O sincretismo de invenção das culturas negras aponta então para um anti-essencialismo em relação a crer em uma unidade que possa conter as experiências estéticas de toda negridade diaspórica e continental. A condição de invenção é uma afirmação de que não há como buscar uma identidade absoluta para essas expressões. Podemos apenas assistir seus processos e dançar com os dinamismos de uma metafísica sonora negra que simboliza a si mesma como um complexo fluxo de liberdade, capaz de chegar a todos os lugares e ecoar a si mesma, através da diferença e da conexão contextual, reterritorializando-se e habitando um horizonte de interpretação. Formas mutáveis e não conteúdos fixos. Um horizonte escuro sempre à vista orientando o caminho, mas nunca ao alcance de nossas determinações.
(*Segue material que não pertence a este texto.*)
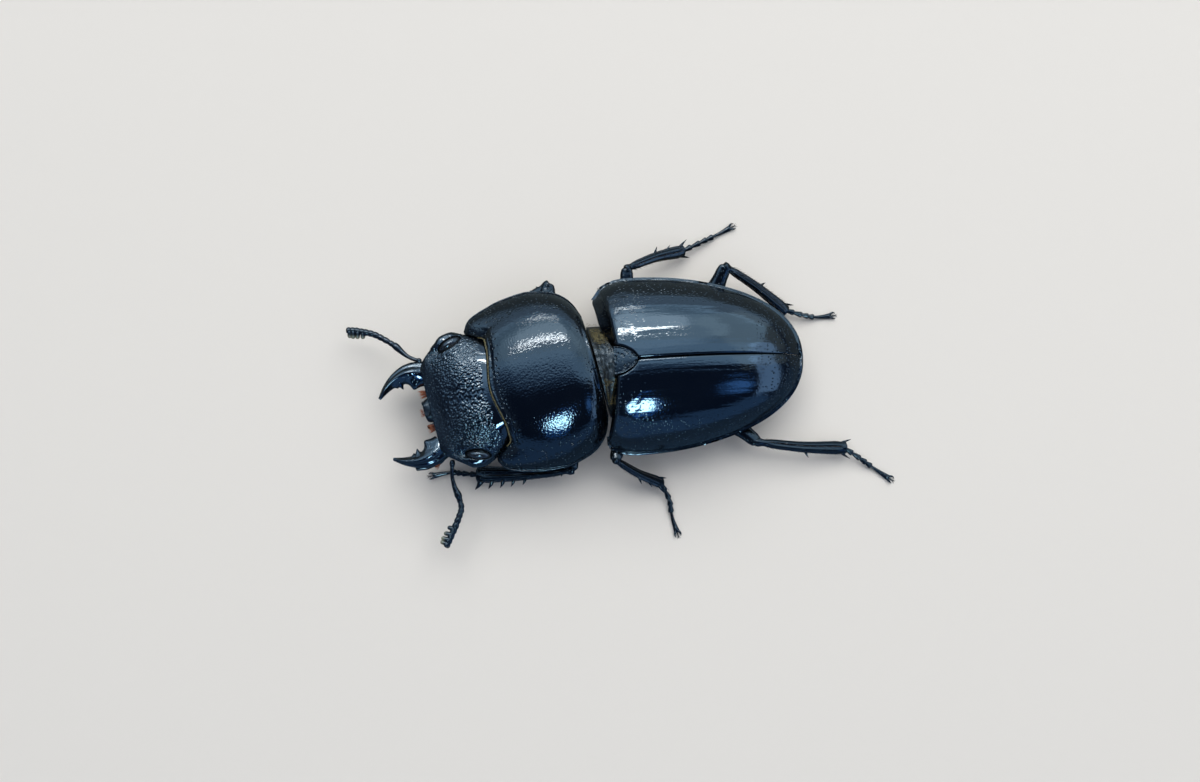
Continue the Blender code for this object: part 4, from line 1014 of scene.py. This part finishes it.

Essa interpretação ritualística aponta aspectos, mas não estabelece limites. Rituais transmitem, informam, formam, caracterizam, imprimem e renovam legados. A imanência do rito, ou seja, aquilo que dele se compreende e se apreende, é um proceder, como dizem os Racionais MC’s. Um ethos, como pontua Leda Maria Martins. Uma ética vestida de estética em um processo que realiza e dinamiza a transmissão da energia vital na comunidade sonora, através da conexão musical, criando formas de existência e pensamento. A música negra nunca será apenas música. Ela engloba todas as performances do som, do gesto, do corpo, da escuta, do símbolo, da palavra. Complexidade, fluidez e disciplina em um conjunto de estratégias que são ao mesmo tempo lúdicas, funcionais, existenciais e espirituais.